Announcing the 2022 Frederick Douglass Book Prize Finalists
Posted by Gilder Lehrman Staff on Tuesday, 07/26/2022
We are pleased to announce the finalists for the twenty-fourth annual Frederick Douglass Book Prize, one of the most coveted awards for the study of the African American experience. Jointly sponsored by the Gilder Lehrman Institute of American History and the Gilder Lehrman Center for the Study of Slavery, Resistance, and Abolition at the MacMillan Center at Yale University, this annual prize of $25,000 recognizes the best book written in English on slavery, resistance, and/or abolition published in the preceding year.
The finalists are: Tiya Miles for All That She Carried: The Journey of Ashley’s Sack, a Black Family Keepsake (Random House); Jennifer L. Morgan for Reckoning with Slavery: Gender, Kinship, and Capitalism in the Early Black Atlantic (Duke University Press); and Alexis Wells-Oghoghomeh for The Souls of Womenfolk: The Religious Cultures of Enslaved Women in the Lower South (University of North Carolina Press).
The winner will be announced following the Douglass Prize Review Committee meeting in the fall, and the award will be presented at a celebration in New York City in February 2023.
From a total of 80 submissions, the finalists were selected by a jury of scholars that included Jeff Forret (Chair), Professor of History at Lamar University; Ana Lucia Araujo, Professor of History at Howard University; and Sasha Turner, Associate Professor of History at Johns Hopkins University.
Weaving together family history and material culture, Tiya Miles’ All That She Carried: The Journey of Ashley’s Sack, a Black Family Keepsake is brilliantly conceived and methodologically innovative, offering historians examples of how to surmount archival limits.

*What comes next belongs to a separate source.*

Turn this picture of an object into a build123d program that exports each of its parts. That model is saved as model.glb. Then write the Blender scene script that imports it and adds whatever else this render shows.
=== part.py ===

From a lock of hair and pieces of pecan to a torn dress and a cotton sack, Miles reminds us that small things readily dismissed as mundane and insignificant brim with meaning, spirit, and life. This memorable book is beautifully written, captivating, and emotionally moving. The story of Black women navigating the perils of slavery and the uncertainty of freedom is now well known, but Miles offers new and fresh insights. Through a careful examination of the modest treasures passed down through the generations, initially from an enslaved woman to the daughter forcibly separated from her, Miles affirms that enslaved people understood the tenuousness of their valuable familial ties. While this knowledge produced a devastating and uncertain existence for Black people and their loved ones, it also compelled them to protect and prioritize objects most essential for survival. More than a story of simple perseverance or triumph in the face of slavery’s inhumanity, All That She Carried reveals timeless truths inviting all readers to meditate upon the nourishing power of love in an inhumane and unloving world.
A richly layered interdisciplinary study of the early modern Atlantic world, Jennifer L. Morgan’s Reckoning with Slavery: Gender, Kinship, and Capitalism in the Early Black Atlantic is an instant classic. Demonstrating how the principles and practices of commodification and ideological formations of race and racial capitalism depended on reproduction, it is a thoughtful and clarifying book that unflinchingly makes the case that women, gender, and Black studies cannot be reduced to the margins of history or the history of slavery. Locating children, families, and women’s bodies in the inner workings of racial capitalism, Reckoning with Slavery illuminates the deeply destructive ways in which gender and race intersected in Africa, during the Middle Passage, and in America. Forced separations from kin at slave markets, rapes, and the hereditary enslavement of their children inflicted incalculable suffering upon the Black women whose very bodies were exploited to perpetuate the institution of slavery. Scholars of slavery as well as others working in the disciplines of history, demography, and economics will wrestle with Morgan’s many searing arguments for generations to come.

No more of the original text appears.